Before you repaint, take a slow walk around your house, maybe with a camera or your phone. Notice:
- What you actually like about the current look, even if it is worn
- What you always avoid looking at, because it bothers you
- Any corner that reminds you of another house from your past
Then, sit down with those notes and photos. Pick one or two feelings to keep and one or two to replace. For example:
- Keep: “The warm feel of the front porch at sunset.”
- Keep: “The sense that the house belongs to an older neighborhood.”
- Replace: “The harsh, faded color on the garage door.”
- Replace: “The mismatched trim that looks patched together.”

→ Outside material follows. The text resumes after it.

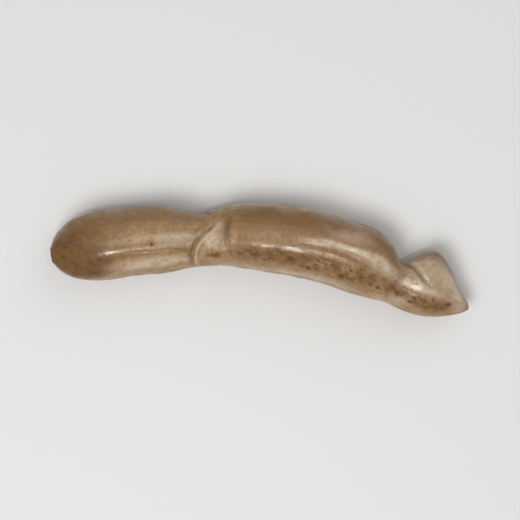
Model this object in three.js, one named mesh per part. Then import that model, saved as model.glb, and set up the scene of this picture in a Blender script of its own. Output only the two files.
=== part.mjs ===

Share that with your painter. It might sound personal, but for a crew that takes pride in their work, this gives clear direction. They can then suggest colors and finishes that respect what you wrote down.
One last thought, and a simple Q&A
Curb appeal is often treated like a sales trick. Fresh paint, clean plants, new lights, all to impress buyers. That is fine if you are moving. But if you are staying, the front of your house is a daily companion, not a brochure. It is allowed to carry your own nostalgia. It does not have to follow every new style guide.
If you come home, look up, and feel a short wave of calm recognition, like “yes, this is my place,” then the paint job is doing more than just protecting siding. It is lining up your outer world with the memories and feelings inside your head. That sounds a bit grand, but it is very simple when you stand out on the sidewalk and just look for a minute.
Q: How do I know if my nostalgic curb appeal idea will still look good in 10 years?
A: You never know for certain. Tastes shift. Your own mood may change too. But you can tilt the odds in your favor by keeping your base colors simple and calm, and putting the bolder, more nostalgic touches on smaller pieces like doors and shutters. Those are easier to repaint if you change your mind, while the main body stays grounded and steady.